Quid de la démocratie libérale ?

La réforme de décentralisation, sans doute, anticipait pour le reste du pays les exigences qui venaient déjà du Nord-Mali et elle constitue à cet égard, un salutaire bouclier dans un contexte pluraliste propice à toutes sortes de revendications. Celles-ci, le bâton pouvait les gérer en parti unique mais en démocratie libérale, il faut d’autres arguments comme l’Etat de droit, des dirigeants élus, les trois pouvoirs séparés, des médias libres, le pluralisme politique. Sur ce point, reconnaissons-que les libertés fondamentales ne sont pas menacées dans notre pays. Pourtant l’incivisme et la relative impunité qui en découle sont une tare qu’on retrouve dans chaque segment de notre vie et nous lui devons de tragiques bilans : une école en constant débrayage ; une corruption qui, pour la majeure partie de nos compatriotes, ne se sera accrue et n’aura été banalisée que durant l’ère démocratique ; des élections mal organisées, corrompues et dont le faible taux de participation pose un problème de légitimité. Pour ce qui est de la liberté des médias, il n’y a pas non plus de problèmes. Mais les trois cent radios et les cinquante journaux ne sont pas un indice décisif de démocratie. Le Mali nous l’enseigne à condition qu’on s’intéresse à l’origine généralement peu avouable des ressources peu qui nourrissent ce maelstrom.
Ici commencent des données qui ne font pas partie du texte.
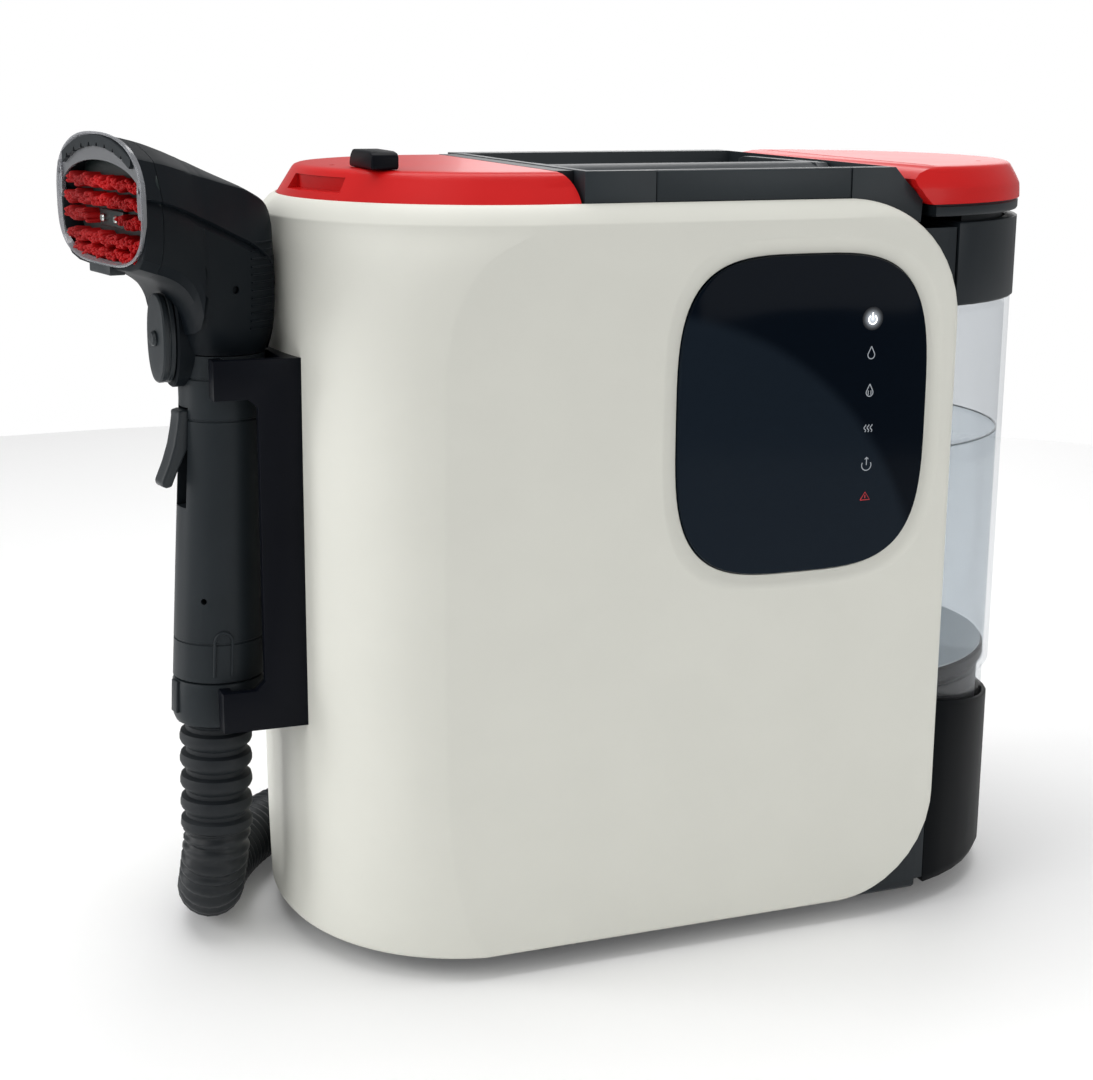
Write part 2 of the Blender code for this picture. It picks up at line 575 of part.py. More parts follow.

L’indicateur-clé ici est la mesure dans laquelle les médias publics, eux, bénéficient de la liberté d’informer les contribuables. Une des plaies de la démocratie réside là en même temps que dans la séparation effective des trois pouvoirs et la capacité de chacun d’entre eux de jouer leur rôle. La justice a encore à conquérir son indépendance et la confiance des justiciables, l’Assemblée nationale à être le parlement du peuple et non une simple chambre d’enregistrement. Reste le gouvernement : il ne peut pas être indépendant mais il peut être plus stable et plus restreint autour de ses priorités. Surtout, vingt ans d’exercice démocratique nous enseignent que ce pays ne mourra pas s’il se passait de Premier ministre. Au contraire, le jeu en serait plus clair. Daba Diawara, hélas, en a décidé autrement. Mais comme le disait Me Demba Diallo, il ne faut pas jeter le bébé avec l’eau du bain. Le Mali est là, debout, susceptible d’émerger ou de trébucher mais attendant de nous qu’on le relève, le cas échéant.